RECORDS FOR THE TASK:

● ● ● ● ● ● ●

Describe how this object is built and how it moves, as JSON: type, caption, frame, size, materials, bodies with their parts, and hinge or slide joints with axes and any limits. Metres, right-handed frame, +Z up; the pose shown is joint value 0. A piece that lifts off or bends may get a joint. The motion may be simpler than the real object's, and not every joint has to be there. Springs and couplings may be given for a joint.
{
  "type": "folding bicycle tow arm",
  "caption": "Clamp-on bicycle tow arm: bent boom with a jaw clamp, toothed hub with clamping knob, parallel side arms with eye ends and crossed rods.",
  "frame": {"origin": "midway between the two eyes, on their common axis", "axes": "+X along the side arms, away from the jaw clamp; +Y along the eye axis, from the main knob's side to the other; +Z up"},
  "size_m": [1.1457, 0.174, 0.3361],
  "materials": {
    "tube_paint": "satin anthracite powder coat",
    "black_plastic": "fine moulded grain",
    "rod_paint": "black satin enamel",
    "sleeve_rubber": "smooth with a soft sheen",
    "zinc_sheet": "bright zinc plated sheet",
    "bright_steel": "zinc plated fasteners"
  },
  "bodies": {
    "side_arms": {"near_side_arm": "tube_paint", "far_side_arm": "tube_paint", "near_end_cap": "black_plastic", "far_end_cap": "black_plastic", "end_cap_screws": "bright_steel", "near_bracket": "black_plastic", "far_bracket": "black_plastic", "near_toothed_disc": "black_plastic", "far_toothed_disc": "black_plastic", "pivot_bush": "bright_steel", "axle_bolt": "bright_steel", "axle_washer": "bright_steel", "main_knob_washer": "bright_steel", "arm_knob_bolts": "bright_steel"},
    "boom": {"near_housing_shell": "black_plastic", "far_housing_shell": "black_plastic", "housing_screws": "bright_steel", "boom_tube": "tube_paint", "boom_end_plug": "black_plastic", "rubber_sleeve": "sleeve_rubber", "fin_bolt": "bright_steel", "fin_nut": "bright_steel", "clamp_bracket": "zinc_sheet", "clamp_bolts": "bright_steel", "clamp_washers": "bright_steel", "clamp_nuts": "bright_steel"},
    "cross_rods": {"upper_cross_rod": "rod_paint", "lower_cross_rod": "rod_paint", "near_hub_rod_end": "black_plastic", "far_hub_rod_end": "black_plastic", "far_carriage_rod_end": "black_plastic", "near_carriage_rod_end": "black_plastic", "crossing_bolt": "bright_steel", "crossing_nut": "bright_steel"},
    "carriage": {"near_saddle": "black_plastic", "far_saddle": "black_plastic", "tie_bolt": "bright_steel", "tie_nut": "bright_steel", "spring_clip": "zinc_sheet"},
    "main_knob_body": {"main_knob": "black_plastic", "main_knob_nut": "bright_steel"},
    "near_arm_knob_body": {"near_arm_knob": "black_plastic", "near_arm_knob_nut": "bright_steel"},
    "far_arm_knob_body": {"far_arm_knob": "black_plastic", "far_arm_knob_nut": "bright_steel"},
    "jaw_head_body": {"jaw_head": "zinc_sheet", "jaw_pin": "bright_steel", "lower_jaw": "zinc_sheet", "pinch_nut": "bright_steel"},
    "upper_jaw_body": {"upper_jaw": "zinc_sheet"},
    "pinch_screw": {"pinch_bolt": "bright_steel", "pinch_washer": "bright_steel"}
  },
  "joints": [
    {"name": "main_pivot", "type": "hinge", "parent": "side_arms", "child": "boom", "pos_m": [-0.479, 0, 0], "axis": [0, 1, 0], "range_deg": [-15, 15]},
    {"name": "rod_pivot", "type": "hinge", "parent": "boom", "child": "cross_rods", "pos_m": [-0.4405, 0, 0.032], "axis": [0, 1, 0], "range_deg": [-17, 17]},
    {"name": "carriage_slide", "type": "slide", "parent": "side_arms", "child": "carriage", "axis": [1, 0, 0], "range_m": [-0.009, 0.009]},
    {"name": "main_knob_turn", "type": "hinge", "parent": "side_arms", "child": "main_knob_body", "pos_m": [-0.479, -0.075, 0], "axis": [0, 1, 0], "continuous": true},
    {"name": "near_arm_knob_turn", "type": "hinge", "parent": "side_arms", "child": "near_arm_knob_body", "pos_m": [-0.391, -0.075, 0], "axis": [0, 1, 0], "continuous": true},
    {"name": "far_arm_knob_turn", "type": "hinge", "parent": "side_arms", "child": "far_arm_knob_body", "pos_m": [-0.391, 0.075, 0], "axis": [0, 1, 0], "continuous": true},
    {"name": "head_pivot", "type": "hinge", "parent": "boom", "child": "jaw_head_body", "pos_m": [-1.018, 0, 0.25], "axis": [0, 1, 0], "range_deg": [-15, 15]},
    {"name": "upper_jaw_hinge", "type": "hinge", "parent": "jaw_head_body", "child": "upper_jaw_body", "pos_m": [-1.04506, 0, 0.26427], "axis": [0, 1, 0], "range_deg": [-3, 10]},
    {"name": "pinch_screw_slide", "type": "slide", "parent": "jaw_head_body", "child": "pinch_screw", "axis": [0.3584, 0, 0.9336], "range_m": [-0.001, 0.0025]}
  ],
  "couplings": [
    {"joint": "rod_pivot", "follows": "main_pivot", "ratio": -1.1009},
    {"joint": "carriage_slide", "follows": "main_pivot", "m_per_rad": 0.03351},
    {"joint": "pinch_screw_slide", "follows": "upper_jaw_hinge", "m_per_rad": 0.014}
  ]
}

● ● ● ● ● ● ●

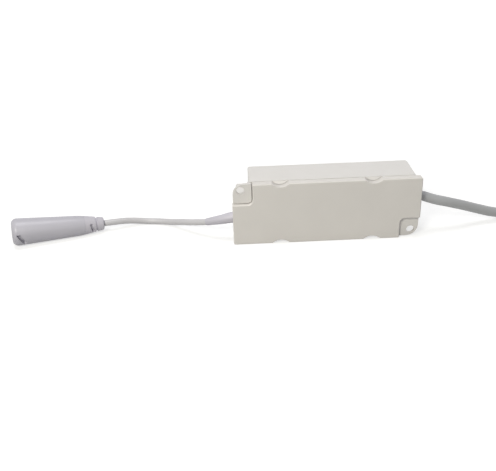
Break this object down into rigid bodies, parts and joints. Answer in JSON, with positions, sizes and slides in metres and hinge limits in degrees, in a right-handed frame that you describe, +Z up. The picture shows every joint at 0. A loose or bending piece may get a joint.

● ● ● ● ● ● ●

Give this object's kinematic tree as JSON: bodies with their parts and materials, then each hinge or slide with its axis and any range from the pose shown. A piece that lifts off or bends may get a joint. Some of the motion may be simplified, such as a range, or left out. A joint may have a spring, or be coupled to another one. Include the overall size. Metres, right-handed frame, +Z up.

● ● ● ● ● ● ●

WHAT YOU ARE ASKED TO DO: Gather every line from the listing above in which the word "bends" appears.

WORKED SOLUTION:
Describe how this object is built and how it moves, as JSON: type, caption, frame, size, materials, bodies with their parts, and hinge or slide joints with axes and any limits. Metres, right-handed frame, +Z up; the pose shown is joint value 0. A piece that lifts off or bends may get a joint. The motion may be simpler than the real object's, and not every joint has to be there. Springs and couplings may be given for a joint.
Give this object's kinematic tree as JSON: bodies with their parts and materials, then each hinge or slide with its axis and any range from the pose shown. A piece that lifts off or bends may get a joint. Some of the motion may be simplified, such as a range, or left out. A joint may have a spring, or be coupled to another one. Include the overall size. Metres, right-handed frame, +Z up.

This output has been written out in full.